DA: The unwavering belief that we had in each other. Larry Bird and Kevin McHale were at the very peak of their games. Dennis Johnson and Robert Parish played with All-Star intensity. The bench additions of Bill Walton and Scott Wedman, and with me just coming into my own peak, all these components served to make us confident in our ability to win. We knew how good we were.
NEGM: From your playing days, what non-Celtics would be your All-Star starting five?
DA: Magic Johnson, Michael Jordan, Hakeem Olajuwon, Isiah Thomas, and Dominique Wilkins.
NEGM: That 2007-08 Championship season (66-16) was also a remarkable team that you put together. What will you always remember about it?
DA: I remember how exciting that year was for Paul Pierce, Kevin Garnett, and Ray Allen.
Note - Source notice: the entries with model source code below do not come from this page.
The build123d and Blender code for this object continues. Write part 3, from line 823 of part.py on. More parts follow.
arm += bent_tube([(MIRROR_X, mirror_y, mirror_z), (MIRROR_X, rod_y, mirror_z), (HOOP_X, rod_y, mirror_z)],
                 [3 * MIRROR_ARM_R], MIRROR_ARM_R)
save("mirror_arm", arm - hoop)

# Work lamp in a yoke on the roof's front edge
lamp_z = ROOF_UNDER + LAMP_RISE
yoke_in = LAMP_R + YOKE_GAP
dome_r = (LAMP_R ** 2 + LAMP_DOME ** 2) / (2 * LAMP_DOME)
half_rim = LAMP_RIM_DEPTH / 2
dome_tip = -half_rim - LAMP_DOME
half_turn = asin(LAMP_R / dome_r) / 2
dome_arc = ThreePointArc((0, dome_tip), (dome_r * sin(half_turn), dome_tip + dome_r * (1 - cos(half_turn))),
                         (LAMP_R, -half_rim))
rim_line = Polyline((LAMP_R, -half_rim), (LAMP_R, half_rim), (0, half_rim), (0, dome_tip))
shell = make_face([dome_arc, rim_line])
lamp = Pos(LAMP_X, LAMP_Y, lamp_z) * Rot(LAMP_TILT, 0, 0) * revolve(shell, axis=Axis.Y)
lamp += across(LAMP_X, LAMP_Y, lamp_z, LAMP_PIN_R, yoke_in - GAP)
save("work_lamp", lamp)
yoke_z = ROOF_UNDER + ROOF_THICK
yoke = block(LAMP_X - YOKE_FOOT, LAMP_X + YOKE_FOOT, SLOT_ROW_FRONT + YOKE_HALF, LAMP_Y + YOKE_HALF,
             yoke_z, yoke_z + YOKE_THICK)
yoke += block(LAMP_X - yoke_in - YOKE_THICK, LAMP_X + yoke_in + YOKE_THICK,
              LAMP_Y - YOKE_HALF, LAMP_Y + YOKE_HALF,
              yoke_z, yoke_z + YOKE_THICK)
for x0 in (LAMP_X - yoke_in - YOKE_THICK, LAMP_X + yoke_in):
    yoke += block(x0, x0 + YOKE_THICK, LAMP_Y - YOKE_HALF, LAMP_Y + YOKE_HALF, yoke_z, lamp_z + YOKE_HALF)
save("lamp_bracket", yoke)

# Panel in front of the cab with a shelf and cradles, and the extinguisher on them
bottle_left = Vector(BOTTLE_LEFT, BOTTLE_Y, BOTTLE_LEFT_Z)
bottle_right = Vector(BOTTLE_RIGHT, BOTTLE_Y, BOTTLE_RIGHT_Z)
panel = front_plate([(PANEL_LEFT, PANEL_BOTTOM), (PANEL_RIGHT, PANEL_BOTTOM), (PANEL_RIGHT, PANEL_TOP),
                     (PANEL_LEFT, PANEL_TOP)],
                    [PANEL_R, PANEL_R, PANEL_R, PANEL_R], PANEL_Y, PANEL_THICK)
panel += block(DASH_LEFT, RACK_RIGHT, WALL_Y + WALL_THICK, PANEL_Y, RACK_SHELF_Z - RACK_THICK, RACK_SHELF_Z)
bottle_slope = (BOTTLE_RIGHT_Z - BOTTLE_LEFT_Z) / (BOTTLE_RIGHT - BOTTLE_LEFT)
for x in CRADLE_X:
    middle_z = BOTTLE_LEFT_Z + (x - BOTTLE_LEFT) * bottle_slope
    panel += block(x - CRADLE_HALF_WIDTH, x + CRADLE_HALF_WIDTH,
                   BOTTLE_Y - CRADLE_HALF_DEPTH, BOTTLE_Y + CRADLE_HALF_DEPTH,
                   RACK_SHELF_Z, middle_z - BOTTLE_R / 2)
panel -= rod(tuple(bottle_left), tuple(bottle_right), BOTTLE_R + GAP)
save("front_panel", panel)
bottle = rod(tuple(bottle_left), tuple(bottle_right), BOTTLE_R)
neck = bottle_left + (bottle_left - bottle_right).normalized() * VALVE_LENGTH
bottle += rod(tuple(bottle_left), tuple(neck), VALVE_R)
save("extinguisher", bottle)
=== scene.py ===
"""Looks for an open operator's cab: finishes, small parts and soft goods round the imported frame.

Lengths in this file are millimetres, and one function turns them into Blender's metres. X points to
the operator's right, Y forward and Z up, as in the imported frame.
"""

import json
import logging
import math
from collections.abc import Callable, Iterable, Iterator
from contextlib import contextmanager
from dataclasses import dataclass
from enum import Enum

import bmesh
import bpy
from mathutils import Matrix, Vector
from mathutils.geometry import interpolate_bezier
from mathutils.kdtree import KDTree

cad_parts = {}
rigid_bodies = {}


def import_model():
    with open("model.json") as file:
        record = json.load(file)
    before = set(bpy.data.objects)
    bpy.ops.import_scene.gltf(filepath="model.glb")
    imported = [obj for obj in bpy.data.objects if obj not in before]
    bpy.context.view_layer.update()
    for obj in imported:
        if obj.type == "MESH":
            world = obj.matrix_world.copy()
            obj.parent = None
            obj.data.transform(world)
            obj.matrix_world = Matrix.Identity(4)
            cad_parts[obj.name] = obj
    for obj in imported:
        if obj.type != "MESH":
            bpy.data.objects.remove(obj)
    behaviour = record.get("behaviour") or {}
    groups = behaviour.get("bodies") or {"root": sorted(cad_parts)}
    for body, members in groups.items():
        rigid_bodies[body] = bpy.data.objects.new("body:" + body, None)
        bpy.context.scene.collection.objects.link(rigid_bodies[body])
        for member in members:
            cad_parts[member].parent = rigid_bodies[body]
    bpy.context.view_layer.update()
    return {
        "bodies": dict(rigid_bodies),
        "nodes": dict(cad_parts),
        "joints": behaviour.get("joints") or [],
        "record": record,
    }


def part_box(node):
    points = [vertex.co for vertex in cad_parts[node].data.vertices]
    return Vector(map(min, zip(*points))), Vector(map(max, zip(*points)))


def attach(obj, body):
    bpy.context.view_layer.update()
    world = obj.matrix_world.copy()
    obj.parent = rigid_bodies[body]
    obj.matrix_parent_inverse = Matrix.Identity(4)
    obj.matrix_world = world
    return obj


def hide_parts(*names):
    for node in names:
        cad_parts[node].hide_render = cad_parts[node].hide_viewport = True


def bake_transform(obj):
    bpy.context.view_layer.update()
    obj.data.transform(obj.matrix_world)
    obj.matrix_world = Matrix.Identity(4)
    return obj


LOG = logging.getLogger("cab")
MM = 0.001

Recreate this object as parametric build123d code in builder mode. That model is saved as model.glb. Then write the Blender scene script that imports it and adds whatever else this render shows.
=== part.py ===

All three had been on lottery teams the year before [the Celtics went 24-58]. Paul told me after the 2007 season that the game was just not as much fun anymore. Getting “The Big Three” together on the same team was electrifying, and they all hit it off right from the start. To have everything fall into place and win the Championship was absolutely spectacular. For me, it was a more fulfilling feeling winning the World Championship as an executive than as a player. As a player, you are really happy, but, basically, you are most aware of how it affects you as an individual. As an executive, the Championship was more gratifying for me because I could see how it greatly affected the many other people who had contributed to the team’s success—the fans, the front office, marketing, ticket sales, concessions, media, etc. I could see how much joy that Championship brought to so many.
NEGM: With the 2013-14 Celtics new coach and new look, what can we Celtic fans expect to see on the parquet floor?
DA: I think the fans will watch a young, athletic team play with a lot of passion. A team that will play together, play hard, and surprise a lot of folks. I’m excited about this season and looking forward to it.